Shetland Islands Council Political Leader Gary Robinson supported the calls made by campaign leader Scott Preston.

Mr Robinson highlighted that a return flight from Sumburgh airport to Kirkwall airport (85 miles) in July 2015 would cost over £154. This was £83 more than a return flight from Lisbon to the Azores (850 miles).

At the time it was claimed by Mr Robinson that “this could make Shetland to Orkney mile-for-mile Europe’s most expensive flight”.

Shetland MSP Tavish Scott, and Shetland and Orkney MP Alistair Carmichael, have also criticised the airline for the quality of service provided, citing flight delays, ticket prices and safety as matters for concern.


Add Your Comment
  • Johan Adamson

    • January 6th, 2016 9:15

    The £5.8m profit the previous year quoted was also an increase on the year before that and was due to decreases in the cost of fuel (operating costs decreased), a saving they did not pass on to us. Flights are still too expensive. We flew to Orkney in November and a changeable return for a family of 4 was nearly £400 (for those 85 miles) which was on a compassionate fare which is 50% discounted so the full fare must have been approx £750 or almost £200 each, in low season.
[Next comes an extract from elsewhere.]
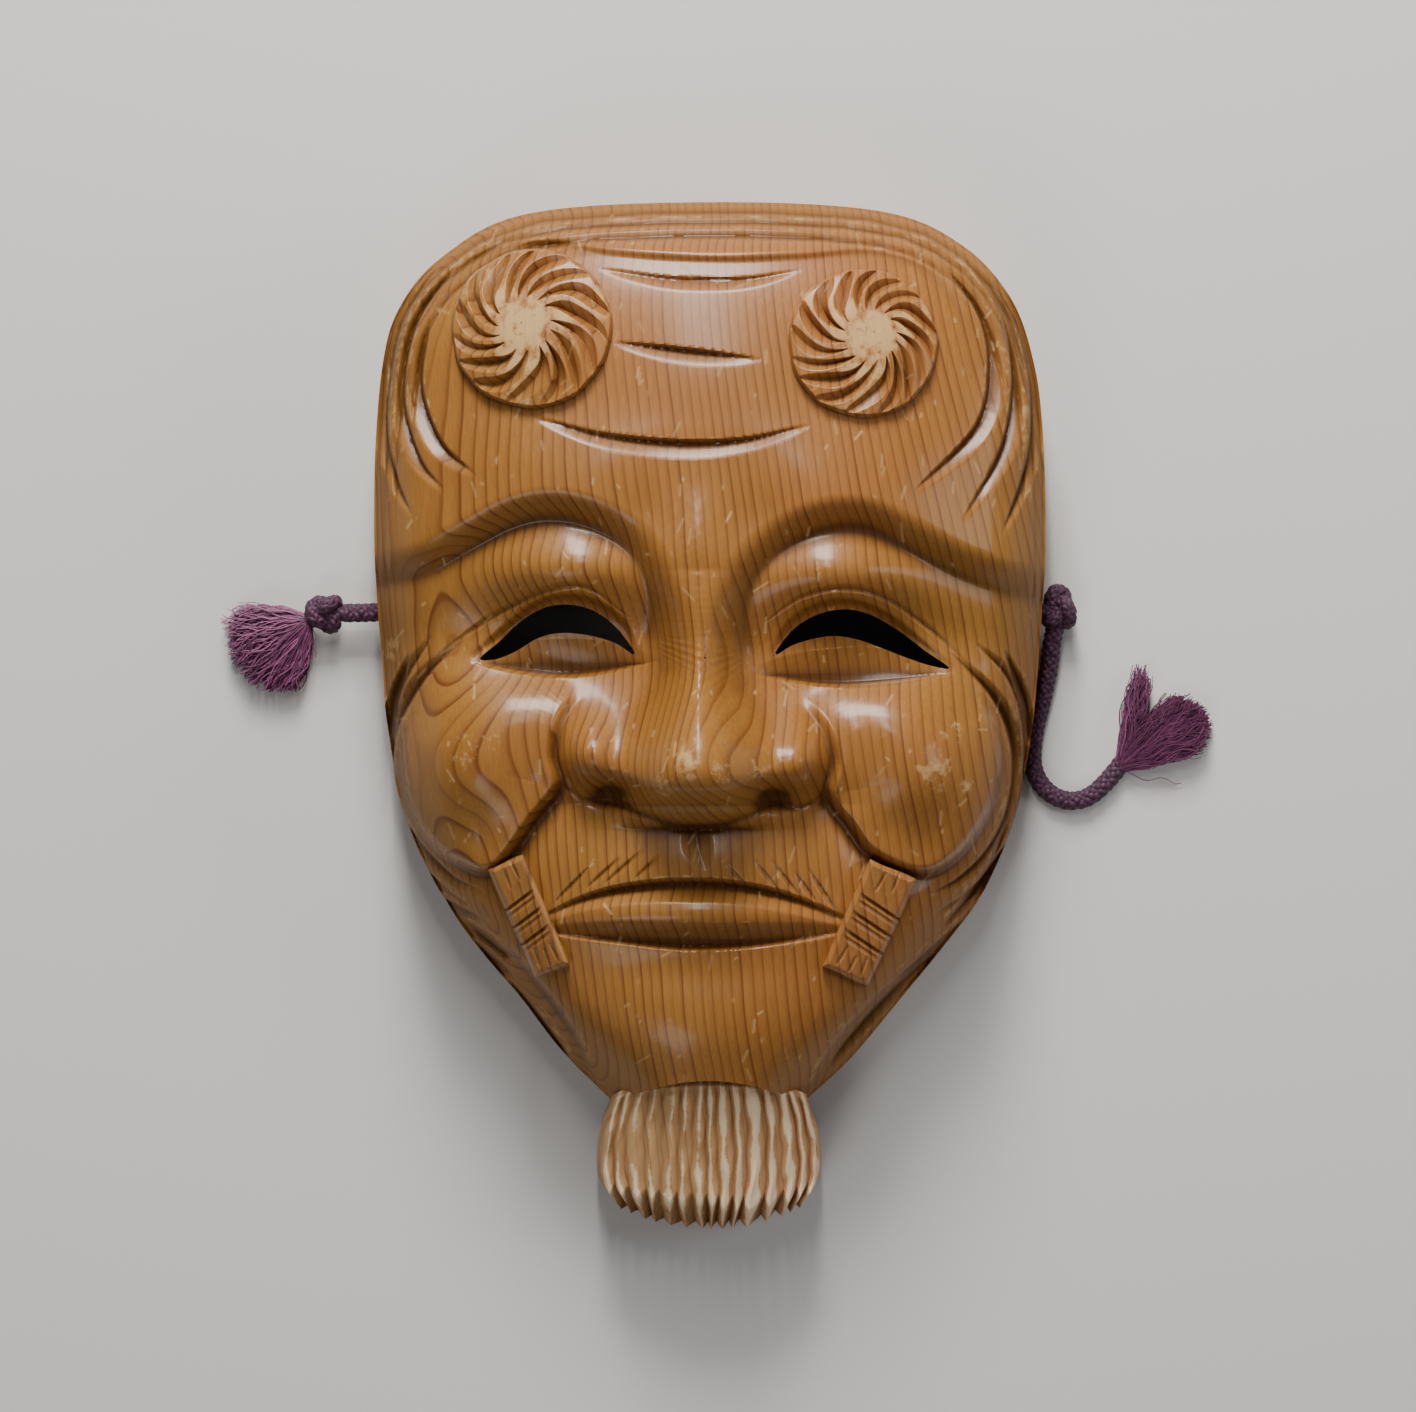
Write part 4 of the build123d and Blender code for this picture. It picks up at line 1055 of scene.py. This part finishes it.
def wood(name, varnish, light, dark, pale):
    n = Nodes(name)
    place = n.add("TexCoord").outputs["Object"]
    year, turned, year_number = ring_pattern(n, place)
    line = n.ramp(year, [(0.0, (0.05,) * 3), (0.45, (0.10,) * 3), (0.74, (0.42,) * 3),
                         (0.88, (1.0,) * 3), (0.955, (0.9,) * 3), (1.0, (0.05,) * 3)])
    vary = n.add("TexWhiteNoise", {"W": year_number}, noise_dimensions="1D").outputs[0]
    line = n.times(line, n.plus(n.times(vary, 0.55), 0.42))
    fibre_place = n.add("Mapping", {"Vector": turned, "Scale": (1.0, 0.03, 1.0)}).outputs[0]
    fibre = n.noise(fibre_place, 1900.0, 3.0, 0.6)
    cloud = n.noise(place, 22.0, 3.0, 0.55)
    speck = n.noise(place, 420.0, 4.0, 0.65)
    area = n.noise(place, 13.0, 2.0, 0.5)
    blotch = n.noise(place, 210.0, 5.0, 0.75)
    cavity, worn, scratch, inside = (n.attribute(mark) for mark in WOOD_MARKS)

    tone = n.mix(cloud, light, tinted(light, 0.74, 0.62, 0.5))
    tone = n.mix(n.times(n.minus(area, 0.42), 3.0, clamp=True), tone, tinted(light, 1.0, 0.80, 0.95))
    colour = n.mix(n.times(line, 0.95), tone, dark)
    colour = n.mix(n.times(n.minus(fibre, 0.35, clamp=True), 0.75), colour, dark)
    # Painted shade with grime: the colour goes dark where that mark is high.
    colour = n.mix(n.times(cavity, 0.72, clamp=True), colour, tinted(dark, 0.30, 0.27, 0.30))
    mottled = n.plus(n.times(speck, 0.35), n.times(blotch, 0.75))
    patchy = n.times(n.minus(n.plus(worn, mottled), 0.93), 6.0, clamp=True)
    patchy = n.times(patchy, n.times(worn, 1.6, clamp=True), clamp=True)
    # Pale where the wood is rubbed or scratched, and where painted highlights are carried in with the wear,
    # with less coat there.
    bare = n.math("MAXIMUM", patchy, n.times(scratch, 0.62))
    colour = n.mix(n.times(bare, 0.78), colour, pale)
    # Bare wood inside the hollow, and painted shade with a thinner coat on the flanks and the side wall.
    colour = n.mix(n.times(inside, 0.45), colour, tinted(light, 0.62, 0.62, 0.62))

    rough = n.plus(n.times(fibre, 0.12), 0.42 if varnish else 0.6)
    rough = n.plus(n.plus(rough, n.times(bare, 0.18)), n.times(inside, 0.2))
    grooved = n.plus(n.times(year, -0.5), n.times(fibre, 0.5))
    grooved = n.plus(n.minus(grooved, n.times(scratch, 0.8)), n.times(speck, 0.2))
    bump = n.add("Bump", {"Strength": 0.5, "Distance": 0.0002, "Height": grooved})
    coat = 0.08
    if varnish:
        coat = n.minus(0.5, n.plus(n.times(bare, 0.55), n.times(inside, 0.8)), clamp=True)
    shader = n.add("BsdfPrincipled", {
        "Base Color": colour, "Roughness": rough, "Normal": bump.outputs[0], "Coat Weight": coat,
        "Coat Roughness": 0.19, "Coat IOR": 1.36, "Specular IOR Level": 0.2})
    return n.finish(shader.outputs[0])


def thread(name, dark, light, by_tint):
    n = Nodes(name)
    place = n.add("TexCoord").outputs["Object"]
    fuzz, blot = n.noise(place, 1500.0, 3.0, 0.6), n.noise(place, 130.0, 2.0, 0.5)
    share = n.times(n.minus(fuzz, 0.38, clamp=True), 1.6, clamp=True)
    if by_tint:
        share = n.plus(n.times(n.attribute("tint"), 0.75), n.times(share, 0.3), clamp=True)
    colour = n.mix(n.times(blot, 0.4), n.mix(share, dark, light), dark)
    bump = n.add("Bump", {"Strength": 0.5, "Distance": 0.0001, "Height": fuzz})
    shader = n.add("BsdfPrincipled", {
        "Base Color": colour, "Normal": bump.outputs[0], "Roughness": 0.62, "Sheen Weight": 0.12,
        "Sheen Roughness": 0.4})
    return n.finish(shader.outputs[0])


varnished = wood("varnished_wood", True, (0.345, 0.165, 0.033, 1), (0.115, 0.030, 0.005, 1),
                 (0.60, 0.41, 0.19, 1))
carved = wood("carved_wood", True, (0.375, 0.183, 0.045, 1), (0.125, 0.036, 0.007, 1),
              (0.58, 0.38, 0.17, 1))
bare_wood = wood("bare_wood", False, (0.60, 0.38, 0.18, 1), (0.36, 0.17, 0.065, 1),
                 (0.86, 0.70, 0.46, 1))
cord_yarn = thread("cord_yarn", (0.026, 0.005, 0.020, 1), (0.20, 0.050, 0.140, 1), False)
tassel_yarn = thread("tassel_yarn", (0.05, 0.008, 0.034, 1), (0.38, 0.095, 0.245, 1), True)


# ---- put together ----
def finish_piece(piece, material, body, slot, *nodes):
    piece.data.materials.append(material)
    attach(piece, body)
    if nodes:
        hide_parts(*nodes)
    return piece


finish_piece(build_mask(), varnished, "mask", "varnished_wood", "mask_body")
for side in ("left", "right"):
    finish_piece(build_rosette(side), carved, "mask", "varnished_wood", f"brow_rosette_{side}")
    finish_piece(build_tie(side), carved, "mask", "varnished_wood", f"tie_block_{side}")
finish_piece(build_beard(), bare_wood, "mask", "worn_wood", "beard")

hanging, hanging_path = build_cord("hanging_braid", HANGING_ROUTE)
finish_piece(hanging, cord_yarn, "loop", "cord", "hanging_cord")
tail, tail_path = build_cord("tail_braid", TAIL_ROUTE)
finish_piece(tail, cord_yarn, "right_end", "cord", "cord_tail")
knot_left = finish_piece(build_knot("knot_left_braid", KNOT_LEFT, 4.9, 0.3, 0.5, 1.15,
                                    [(-76.4, HOLE_Y, HOLE_Z), (-85.0, 20.0, 4.9)]),
                         cord_yarn, "mask", "cord", "knot_left")
knot_right = finish_piece(build_knot("knot_right_braid", (73.5, 22.6, 5.8), 4.7, 1.1, -0.4, 1.4,
                                     [(69.0, HOLE_Y, HOLE_Z)]),
                          cord_yarn, "mask", "cord", "knot_right")
left_tassel = finish_piece(
    build_tassel("tassel_left_threads", (-84.6, 20.4, 5.0), (-0.82, -0.57), 19.0, 1.1, 5.4, 1900, 8, -0.55),
    tassel_yarn, "left_end", "tassel", "tassel_left")
right_tassel = finish_piece(
    build_tassel("tassel_right_threads", (86.4, -10.4, 2.3), (0.84, 0.54), 22.5, 0.5, 4.4, 1900, 8, 0.75),
    tassel_yarn, "right_end", "tassel", "tassel_right")


# ---- floor and light ----
def area_light(name, place, aim, size, power, colour=(1, 1, 1)):
    data = bpy.data.lights.new(name, "AREA")
    data.shape = "RECTANGLE"
    data.size, data.size_y = size
    data.energy = power
    data.color = colour
    lamp = bpy.data.objects.new(name, data)
    lamp.location = place
    lamp.rotation_mode = "QUATERNION"
    lamp.rotation_quaternion = (Vector(aim) - Vector(place)).to_track_quat("-Z", "Y")
    bpy.context.scene.collection.objects.link(lamp)


area_light("key", (-0.05, 0.84, 0.56), (0, 0.02, 0.03), (0.26, 0.36), 14.4, (1.0, 0.97, 0.93))
area_light("strip", (-0.02, 0.60, 0.86), (0, 0.02, 0.03), (0.05, 0.62), 4.5, (1.0, 0.98, 0.95))
area_light("side", (0.75, 0.1, 0.55), (0, 0, 0.02), (0.3, 0.3), 1.4, (0.95, 0.97, 1.0))
area_light("fill", (-0.35, -0.65, 0.85), (0, -0.04, 0.02), (0.4, 0.4), 2.2)

world = bpy.data.worlds.new("studio")
world.use_nodes = True
world.node_tree.nodes["Background"].inputs[0].default_value = (0.9, 0.93, 1.0, 1)
world.node_tree.nodes["Background"].inputs[1].default_value = 0.13
bpy.context.scene.world = world

floor_nodes = Nodes("floor")
floor_shader = floor_nodes.add("BsdfPrincipled", {"Base Color": (0.62, 0.61, 0.59, 1),
                                                  "Roughness": 0.85})
floor_mesh = bpy.data.meshes.new("floor")
floor_mesh.from_pydata([(-3, -3, 0), (3, -3, 0), (3, 3, 0), (-3, 3, 0)], [], [(0, 1, 2, 3)])
floor_mesh.materials.append(floor_nodes.finish(floor_shader.outputs[0]))
floor = bpy.data.objects.new("floor", floor_mesh)
bpy.context.scene.collection.objects.link(floor)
    We still need to know how they are going to replace the 30 year old SAABs because it will take a few years for HIAL to build new and appropriate runways. Even though they still feel these planes are worth investing in, the wiring and warning lights have obviously seen better days as these keep failing and sending planes back to the airport causing alerts for the staff at the airports (with an attached cost).